The ball leaves Julie's hand a distance 1.5 meters above the ground with an initial speed of 12 m/s at an angle 47 degrees; with respect to the horizontal. Sarah catches the ball 1.5 meters above the ground.

1)What is the horizontal component of the ball’s velocity right before Sarah catches it?

2)What is the vertical component of the ball’s velocity right before Sarah catches it?

3)What is the time the ball is in the air?

4)What is the distance between the two girls?

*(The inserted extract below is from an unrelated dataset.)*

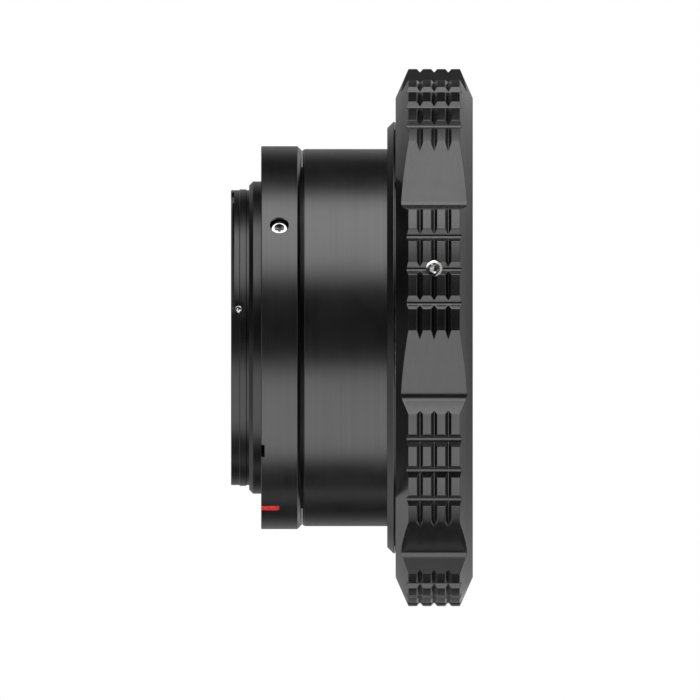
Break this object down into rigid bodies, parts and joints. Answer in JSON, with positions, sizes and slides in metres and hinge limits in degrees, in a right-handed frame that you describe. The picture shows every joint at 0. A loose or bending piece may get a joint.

5)After catching the ball, Sarah throws it back to Julie. However, Sarah throws it too hard so it is over Julie's head when it reaches Julie's horizontal position. Assume the ball leaves Sarah's hand a distance 1.5 meters above the ground, reaches a maximum height of 8 m above the ground, and takes 1.464 s to get directly over Julie's head.What is the speed of the ball when it leaves Sarah's hand?

6)How high above the ground will the ball be when it gets to Julie?

### 1 Answer

- FiremanLv 74 weeks agoFavorite Answer
) As the horizontal component of velocity is free from gravitational force => It remain constant during the flight of the projectile

=>Ux = ucosθ = 12 x cos47* = 8.18 m/s

2) As the horizontal height is same at the two ends of projectile=>the vertical velocity will be same at both the ends

=>Vy = Uy = usinθ = 12 x sin47* = 8.78 m/s

3) As the horizontal height is same at the two ends of projectile, the total time of flight

=>by T = 2usinθ/g

=>T = [2 x 12 x sin47*]/9.8 = 1.79 sec

4) By R = u^2sin2θ/g = [(12)^2 x sin(2 x 47)*]/9.8 = 14.66 m

5) Let the initial velocity of the ball is u m/s and the angle of projection is θ, let the time taken to cover 14.66m is t sec

=>By R = (Ux) x t

=>14.66 = ucosθ x 1.464

=>ucosθ = 10.01 -------------------------(i)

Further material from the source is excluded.